CP 187 The love of Johnny Pango
CP 187 The love of Johnny Pango…
My friends, this week I want to put before you a couple more
snippets about marriage. My thoughts are driven by what an apparent confusion
between romantic/erotic love and Jesus the Christ sort of love. The former is
what draws us together… the second is what keeps us together. Please know that
I am aware that often there is great distress when one partner chooses not to
uphold the vows. There is not much the other can do except pray, forgive, hope,
and pray and forgive again. However, where we can we do everything in our power
to encourage couples to understand the vows they make before God and family,
and then to be faithful to those vows. So here are a couple of more snippets to
chew on.
1) Love and Marriage
“One of the things that most of us learn in
marriage is that love – real, deep, abiding love – is the result of marriage
rather than its cause. Strange but true. A couple standing before God and the
church at their wedding, may think that love is the reason for their wedding. They
are here, in the church, having a wedding, because they are in love.
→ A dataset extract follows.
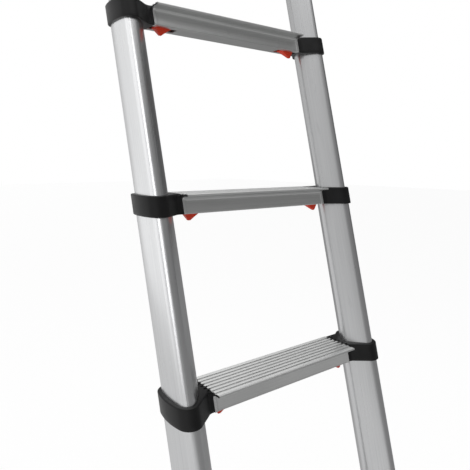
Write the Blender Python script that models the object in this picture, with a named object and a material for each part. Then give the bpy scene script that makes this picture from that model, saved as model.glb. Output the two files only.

But one of the wonders of marriage is that, in
making and keeping the promise to love one another – for better or worse, in
sickness and in health, until death do us part – your love deepens, you become
more in love than you were when you began keeping the promises of marriage. You’ve
heard married couples note this when they say, “We didn’t know a thing about
real love when we got married. We were young and silly. But over the years, we’ve
learned what real love is.” Through the thick and the thin of marriage, in the
struggle to be faithful, love has been the gift of their fidelity. Thus the
church, at a wedding, does not ask, “John, do you love Susan?” but rather, “John,
will you love Susan,” speaking of
love in the future tense.
One thing that most of us discover in marriage
is that the more you work at keeping the promises, the more faithfully you hold
to what you promised to do, the less you have to consciously keep those
promises. Fidelity just becomes part of
you. You become a faithful person through your faithfulness. And thus Jesus
speaks of love.” William
Willimon, Pulpit Resource 1985
The second item is my paraphrase of a story from Selwyn
Hughes’ book, ‘Marriage as God Intended’. (Kingsway publications, 1983)
2) The love of Johnny Pango
A young Polynesian man named
Johnny Pango met a girl from a neighbouring island, and promptly fell in love
with her. When he first met the young lady he was blind to the unpleasant reality of her shattered
self-esteem. She believed herself to be downright unattractive if not ugly. She
carried herself accordingly. During her childhood she had been constantly
denigrated by her father. Johnny was distressed by her self-contempt but in his
heart he saw the person she could be and so continued his courtship of her.
Then came the day he sat down to bargain with her father for her hand in
marriage.
It was the custom in that place
that the bride-price was negotiated between the girl’s father and the future
husband. It was usually established in the number of cows one might exchange
for one’s future wife. If a girl was of 'ordinary' looks a father might be
willing to accept just two cows as the bride-price. A future wife regarded as
more physically attractive might be counted as worth three cows. An exceptionally
beautiful maiden might mean four cows for the father. When Johnny Pango
arranged to meet the father of his chosen one it was widely expected that,
being shrewd, he might manage to part with only one cow, or two at most.
In this matter, Johnny was shrewder
than he had ever been. He offered eight cows, double what had ever been offered for a wife! Eight cows! Of course his future father-in-law did not
hesitate. The offer was accepted on the spot. The girl’s father thought Johnny
a bit of an idiot. But not his future wife. She blossomed under this very
public declaration of her great worth. Everything about her began to change.
The girl of no esteem was transformed. Johnny’s willingness to pay the highest
price had declared to her, and to the world, the place she held in his heart.
How can I conclude after a story
like that? Sort of obvious is it not? God so loved the world he gave his only
Son… His only Son... to the Cross... His only Son... crucified... His only Son. Husbands love your wives as Christ loved the church… Submit yourselves to
one another out of reverence for Christ…
Be blessed as you wallow in his
divine estimate of you, in his CrossPurposes.
Fred
1 Comments:
"love has been the gift of their fidelity"
What is there when the fidelity has ben absent?